Gemessen und ausgewertet wird der Energieverbrauch über intelligente Zähler (Smart Meter). Über das Internet liefern sie die Daten an den jeweiligen Stromanbieter und erledigen somit auch die Abrechnung. Wenn die Stromanbieter in Deutschland ab Ende 2010 kraft Gesetzes gehalten sind, zeit- und lastabhängige Tarife anzubieten, damit regenerativ erzeugte Energien effizienter genutzt werden, dürfte die "Smart-Grid"-Technologie einen weiteren Schub erhalten und das E-Haus einen weiteren Schritt in Richtung Alltag machen.

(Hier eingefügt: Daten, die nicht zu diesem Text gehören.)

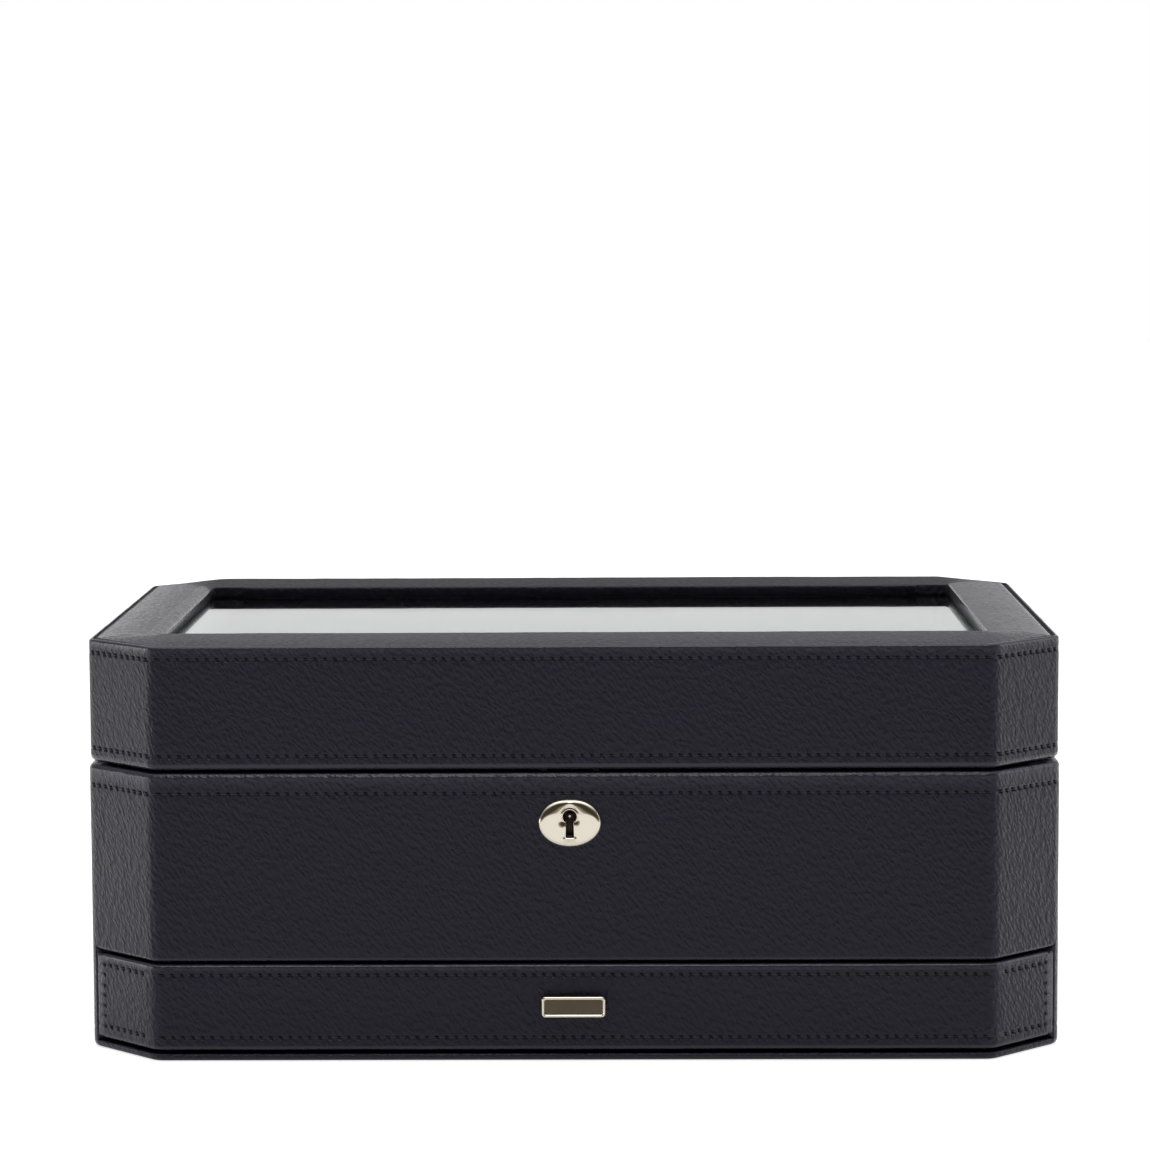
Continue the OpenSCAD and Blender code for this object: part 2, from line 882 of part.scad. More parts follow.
module lock_staples() {
    half_w = lock_w / 2 + rim_plate_over;
    color("gold")
        difference() {
            union() {
                block([lock_x - half_w, lock_front, lid_z], [lock_x + half_w, lock_back, lid_wall_z]);
                for (side = [-1, 1])
                    translate([lock_x + side * staple_pitch / 2, cell_y, 0])
                        difference() {
                            block([-staple_w / 2, -staple_d / 2, staple_z], [staple_w / 2, staple_d / 2, lid_z + eps]);
                            block([-staple_w, staple_leg - staple_d / 2, staple_z + staple_foot],
                                  [staple_w, staple_d / 2 - staple_leg, staple_z + staple_foot + eye_h]);
                        }
            }
            staple_screw_places() screw_form(screw_l, screw_gap);
        }
}

module staple_screws() {
    color("gold")
        staple_screw_places() screw(screw_l);
}

base_felt();
base_board();
case_side(left_wall);  // case_side_left
case_side(right_wall);  // case_side_right
case_back();
case_front();
case_corner_boards();
case_leather();
deck_board();
tray_liner();
long_divider();
for (i = [1:places - 1])
    cross_divider(i);
for (i = [1:2 * places])
    watch_cushion(i);
drawer_runners();
lock_body();
lock_bolt();
lock_plate();
lock_screws();
hinge_leaf(-hinge_x, rim_h, 0);  // hinge_left_case_leaf
hinge_leaf(hinge_x, rim_h, 0);  // hinge_right_case_leaf
hinge_pins();
hinge_case_screws();
lid_front();
lid_back();
lid_side(left_wall);  // lid_side_left
lid_side(right_wall);  // lid_side_right
lid_corner_boards();
lid_top_board();
lid_side_leather();
lid_top_leather();
lid_glass();
glass_retainer();
lid_lining();
hinge_leaf(-hinge_x, lid_z - leaf_t, 1);  // hinge_left_lid_leaf
hinge_leaf(hinge_x, lid_z - leaf_t, 1);  // hinge_right_lid_leaf
hinge_lid_screws();
lock_staples();
staple_screws();
drawer_front();
drawer_leather();
drawer_side(-1);  // drawer_side_left
drawer_side(1);  // drawer_side_right
drawer_back();
drawer_base();
drawer_pad();
drawer_dividers();
drawer_pull();
pull_screws();
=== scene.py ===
import json
import math
from collections import namedtuple

import bmesh
import bpy
from mathutils import Matrix, Vector, noise


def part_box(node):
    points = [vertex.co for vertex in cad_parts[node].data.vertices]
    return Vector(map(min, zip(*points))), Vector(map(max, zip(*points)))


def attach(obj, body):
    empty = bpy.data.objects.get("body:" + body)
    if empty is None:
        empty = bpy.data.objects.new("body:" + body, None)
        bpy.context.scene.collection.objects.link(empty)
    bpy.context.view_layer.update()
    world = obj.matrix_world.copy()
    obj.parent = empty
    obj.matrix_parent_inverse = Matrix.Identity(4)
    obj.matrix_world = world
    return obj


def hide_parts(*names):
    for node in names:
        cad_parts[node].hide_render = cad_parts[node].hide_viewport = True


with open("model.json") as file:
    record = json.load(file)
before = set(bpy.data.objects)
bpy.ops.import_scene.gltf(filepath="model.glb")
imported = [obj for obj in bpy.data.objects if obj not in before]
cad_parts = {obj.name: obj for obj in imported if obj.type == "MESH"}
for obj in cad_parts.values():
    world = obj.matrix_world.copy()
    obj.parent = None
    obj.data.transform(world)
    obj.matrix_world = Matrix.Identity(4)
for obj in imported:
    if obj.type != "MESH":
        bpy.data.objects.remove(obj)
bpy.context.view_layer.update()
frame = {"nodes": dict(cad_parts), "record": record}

scene = bpy.context.scene
MM = 0.001

# ---- camera ----

SENSOR = 36.0
LENS = 119.31
CAMERA_PLACE = Vector((0.0205, -1.4107, 0.2993))
PITCH, YAW, ROLL = math.radians(5.738), math.radians(-0.852), math.radians(-0.3)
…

Am Ende der Besichtigung gestehe ich meiner Begleiterin, dass ich wirklich beeindruckt bin. Petra Schmieder entgegnet, das genau dies eines der Ziele des ZVEH und seiner Partner sei: "Das ist kein Haus der Zukunft, sondern der Gegenwart. Wir haben hier auf der IFA eine sehr große Nachfrage und ein großes Interesse und freuen uns sehr darüber, weil wir das Gefühl haben: Vernetztes Wohnen kommt draußen an."